When asked about the story of the season, Bradley said that he feels the success the organization experienced is going to transcend to even greater things in the future.


“We’re a premier destination now. We cemented ourselves as the place to be in our area. To see the steps that this team has taken under Brandon [Boyd] and the executive, this organization has just kept growing over the last few years. We won two games in the second round last year, and now this year we got to the conference finals. Hopefully, we can keep getting better and taking this organization to the next level.”


Bradley also felt that one of the most important factors in the team’s ability to win their first eight playoff games and advance to the Conference Final were the people in the stands.

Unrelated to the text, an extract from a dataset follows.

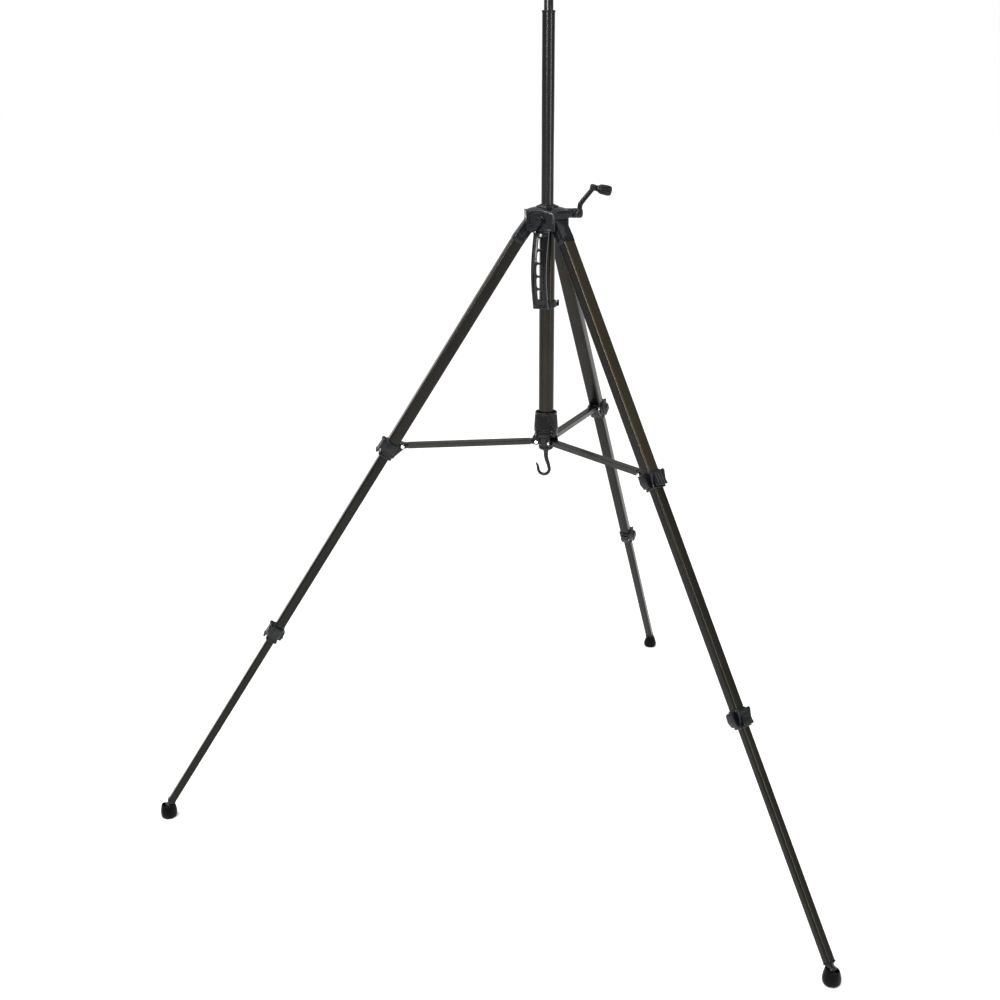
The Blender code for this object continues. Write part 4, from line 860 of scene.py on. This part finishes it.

“We won 15 games in a row in the regular season. During the grind of a season, especially if you’re going into a quieter rink, it can be tough to generate energy for yourself. We never had to worry about that at home. We knew our fans would be behind us and it was a massive help. The fans may not realize that somewhere in that crowd could be a future Lincoln.”


“Whether it’s a prospective player for next year or a young kid who wants to be a Lincoln when they grow up, seeing us sweep the London Nationals with over 1,000 people screaming and cheering, it’s absolutely massive for this organization and makes this a team that kids want to play for.”


It isn’t just about what those crowd reactions could potentially do to entice future stars to strive to play for the Lincs, but Bradley also hopes that the fans helped make memories for this year’s team that they will cherish forever.


“It also creates memories for our players. Whether it’s Lamoureux scoring the game-winner against Leamington, Schnittker tying Game Four, or Chantler scoring the shootout winner against Sarnia, hopefully, they can look back on those moments in five-to-ten years and think fondly of their time in St. Marys.